Still on what do women really want from men, Florence Chioma Emedom wrote, “Dear Acho, … Honestly, you will agree that this is not an easy question. For sure you should be getting as many answers as we have women in the whole world. This is because every woman will approach this issue differently based on her background and training. In today's world of materialism, lust, covetousness, deceit and all other vices and tendencies, it will not be surprising to get answers such as the following: 1.Women need men for their money. 2. Women need men who can give them all the luxuries that make life sweet. 3. Women need men with macho muscles who can protect them from trespassers on their persons, etc. These answers speak volumes. Since no one woman can give all the answers to what women want, I will briefly restrict myself to my own perspective of the question; I want to assume that by men and women, we mean matured relationships, especially that of marriage.”

 

She continued eloquently, “I strongly believe that the least a woman can expect from her man is love.

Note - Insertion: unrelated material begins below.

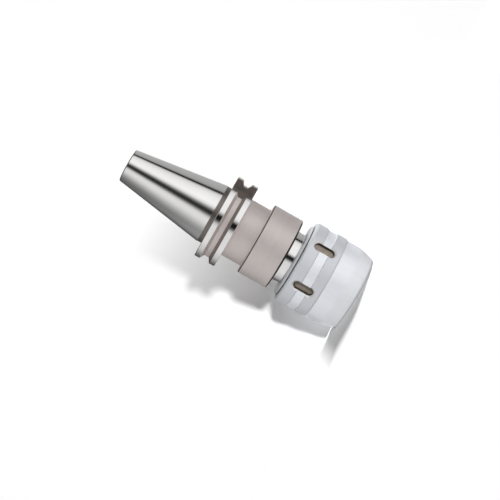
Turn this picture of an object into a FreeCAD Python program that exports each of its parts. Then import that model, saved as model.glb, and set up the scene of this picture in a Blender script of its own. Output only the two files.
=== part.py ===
import FreeCAD, Part
import math
import os
import Sketcher

# Power milling chuck: a steep-taper tool holder whose nut runs on skewed needle rollers and squeezes the
# chuck cylinder onto a straight collet. It stands on the front face of its nut, axis up along Z, with the
# origin in the middle of that face. Millimetres and degrees.

# Sizes that can be set by themselves
driving = {
    # shank
    "gauge_dia": 44.45,
    "taper_length": 68.25,
    "taper_rate": 0.2916667,
    "small_end_round": 0.8,
    "relief_dia": 43.8,
    "relief_length": 3.175,
    "stud_pilot_dia": 16.3,
    "stud_pilot_depth": 5.0,
    "stud_thread_dia": 13.6,
    "stud_thread_depth": 28.5,
    "coolant_dia": 12.0,
    # flange
    "flange_dia": 63.5,
    "flange_width": 15.875,
    "flange_edge": 0.5,
    "vee_depth": 3.55,
    "vee_floor_width": 3.5,
    "vee_to_back": 7.935,
    "vee_wall_angle": 30.0,
    "drive_slot_width": 16.1,
    "drive_slot_floor": 22.6,
    "drive_slot_count": 2,
    # body in front of the flange
    "shoulder_dia": 44.45,
    "shoulder_length": 16.15,
    "collar_dia": 53.9,
    "collar_length": 23.1,
    "collar_back_round": 0.9,
    "collar_front_round": 1.6,
    "neck_dia": 38.1,
    "chuck_bore_dia": 25.4,
    "chuck_bore_depth": 60.0,
    "bore_mouth": 0.6,
    # rollers and cage
    "nut_travel": 6.0,
    "closed_gap": 0.5,
    "race_slope": 0.01,
    "race_lead": 0.5,
    "roller_dia": 4.0,
    "roller_length": 8.0,
    "roller_count": 18,
    "roller_skew": 1.75,
    "roller_play": 0.02,
    "pocket_play": 0.15,
    "row_web": 1.1,
    "cage_rim": 1.0,
    "cage_wall": 2.9,
    "washer_thick": 1.0,
    "end_play": 0.2,
    # retaining rings
    "stop_ring_thick": 1.3,
    "stop_ring_dia": 41.2,
    "stop_groove_depth": 1.4,
    "snap_ring_thick": 1.0,
    "snap_ring_width": 2.6,
    "snap_groove_depth": 1.1,
    "snap_land": 0.3,
    "ring_side_play": 0.05,
    "ring_split": 24.0,
    # front seal
    "nose_short": 0.2,
    "nose_land": 1.1,
    "nose_seal_width": 2.4,
    "nose_seal_edge": 0.6,
    "nose_groove_depth": 1.2,
    "ring_land": 1.3,
    "seal_play": 0.05,
    # rear cover
    "cover_dia": 55.2,
    "cover_lip": 1.8,
    "cover_rim": 0.1,
    "cover_bevel": 1.35,
    "cover_spigot_dia": 50.0,
    "cover_spigot": 2.2,
    "cover_clear": 0.3,
    "cover_seal_thick": 0.4,
    "cover_seal_inset": 0.6,
    "wiper_thick": 1.4,
    "wiper_width": 2.3,
    "wiper_side_play": 0.1,
    "press_play": 0.02,
    # nut
    "band_dia": 62.4,
    "waist_dia": 60.8,
    "barrel_dia": 60.7,
    "nut_nose_dia": 54.8,
    "nut_bore_dia": 42.0,
    "nut_bore_mouth": 0.8,
    "nut_nose_round": 2.2,
    "nut_back_round": 2.5,
    "nose_cone": 10.9,
    "barrel_length": 11.6,
    "barrel_rise": 1.0,
    "front_band": 7.4,
    "waist_front_rise": 0.4,
    "waist_length": 6.3,
    "waist_back_rise": 0.7,
    "nut_slot_count": 6,
    "nut_slot_width": 6.1,
    "nut_slot_length": 15.2,
    "nut_slot_to_back": 12.35,
    "nut_slot_floor": 27.2,
    "nut_slot_turn": 5.4,
    # straight collet
    "collet_bore_dia": 19.05,
    "collet_flange_dia": 30.0,
    "collet_flange": 3.0,
    "collet_length": 57.0,
    "collet_play": 0.02,
    "collet_edge": 0.5,
    "slit_width": 1.0,
    "slit_land": 7.0,
    "slit_count": 4,
    # stop screw
    "screw_dia": 16.0,
    "screw_length": 22.0,
    "screw_setback": 14.0,
    "screw_edge": 1.0,
    "thread_play": 0.05,
    "thread_depth": 40.0,
    "tail_length": 26.0,
    "tail_clear": 0.4,
    "hex_flats": 8.0,
    "hex_depth": 8.0,
    "tail_hex_flats": 5.0,
    "screw_hole_dia": 4.0,
    "oring_section": 1.8,
    "oring_play": 0.05,
    "oring_to_end": 6.0,
}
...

This is the basis of all true relationships. Love should be the foundation of all expectations of every woman. Any man who truly loves his woman will be attached to her in spirit and in person. True love will multiply to other expectations like Understanding, Trust, Endurance, Adoration, etc.  If GOD permits it, and the man is blessed in richness, then the expectations of big cars, heavy mansions, costly clothes, watches will not be out of the way. Otherwise no sane woman will expect the impossible from her man, and possibly drag him into acts detrimental to the respect and integrity of the family. A real woman should be a virtuous woman. She should rather think about what she will do to make her man happy than to pressurize him with high expectations that may not be tenable given their circumstances.”

 

Summarizing the crux of a true relationship, “A woman should give her man anything within her powers including her body without reservations or restraint. This is the only valid basis of reciprocal expectations. This is because our world is one of give and take. The more you give the more you should expect in riches and glory from GOD and your MAN.  Just like a former American president said, "Think not of what your country can do for you but what you can do for your country."  This statement forms the basis of valid expectations of people from government in today’s democracy. It should rightfully form the basis of what a woman would want from her man,” Florence Chioma Emedom concluded.